So, this series is actually the first full in-person Fellini series we have been able to screen since the opening of the Cinema. Of course, Juliet of the Spirits has been screened twice before. But apart from it simply being one of my all-time favorite films, this year is the 60th anniversary of its release in 1965.
I have spoken many times in the past about the long-standing excellence of the academic film studies program at IU and how part of the rationale for the establishment of the IU Cinema was to provide a facility appropriate to support this program. For many years until his retirement, IU had as a member of this program and its faculty one of the world’s preeminent Fellini scholars and experts, Peter Bondanella, who sadly passed away in 2017. Peter wrote or edited four books on Fellini as well as numerous articles and gave many lectures and papers on his work, including the IU Distinguished Research Lecture in 2006 on “Fellini and Fantasy,” which I had the great privilege of chairing.
Peter dedicated his wonderful book, A History of Italian Cinema, to Fellini and says: “As time passes since his disappearance, it is more and more clear what a towering figure he represented in twentieth-century Italian culture and what a seminal contribution he made not only to Italian film but also to cinema in general, a contribution recognized by the best directors of our day.”[1]
Thus, I would like to dedicate this series to the memory of Peter Bondanella, a superb scholar of outstanding excellence of the kind synonymous with a university of IU’s reputation.
There is very little new that can be said about Fellini that Peter and others have not already said, in many cases at exceptional length and with great erudition.
He was without doubt a true cinematic genius. He wrote about 40 films and directed about half of these. And of these, around seven or eight would be regarded as some of the finest films ever made. Almost no other director has ever reached such a towering level of achievement.

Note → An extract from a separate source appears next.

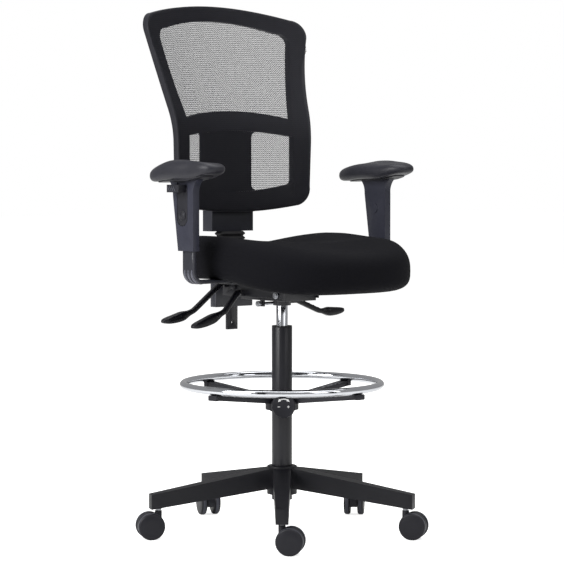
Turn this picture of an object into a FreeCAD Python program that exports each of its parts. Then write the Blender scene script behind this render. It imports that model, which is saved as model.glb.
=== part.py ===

His films are characterized by the remarkable diversity of human types he chose as his actors, and by imagery that is both luxurious and opulent, but also at times extraordinarily surrealistic and hallucinatory, so much so that “Felliniesque” has entered the English language as a descriptive term.
According to Bondanella, who knew Fellini well, between the making of La Dolce Vita (1960) and 8½ (1963), Fellini discovered Jungian psychoanalysis and began seeing a Jungian analyst. It was an experience, to quote Bondanella, that Fellini described as “like the sight of unknown landscapes, like the discovery of a new way of looking at life” where the youthful experiences traumatic and otherwise manifest themselves in dreams and anxieties that can only be overcome by confronting them. Bondanella adds that with the encouragement of the analyst, “Fellini began to record his extremely active dream life, compiling large notebooks with colorful sketches made with felt-tip markers that would become the inspiration for the works shot over the rest of his life”.[2]
The first film he made after what one might term his Jungian awakening was 8½, and the difference stylistically between this and La Dolce Vita is quite striking. La Dolce Vita was Fellini’s farewell to neo-realism.
![A woman smiles as she holds up her hands as if in prayer](https://blogs.iu.edu/establishingshot/files/2025/01/ellini_julietofthespirits-e1738091708639-1024x570.jpg)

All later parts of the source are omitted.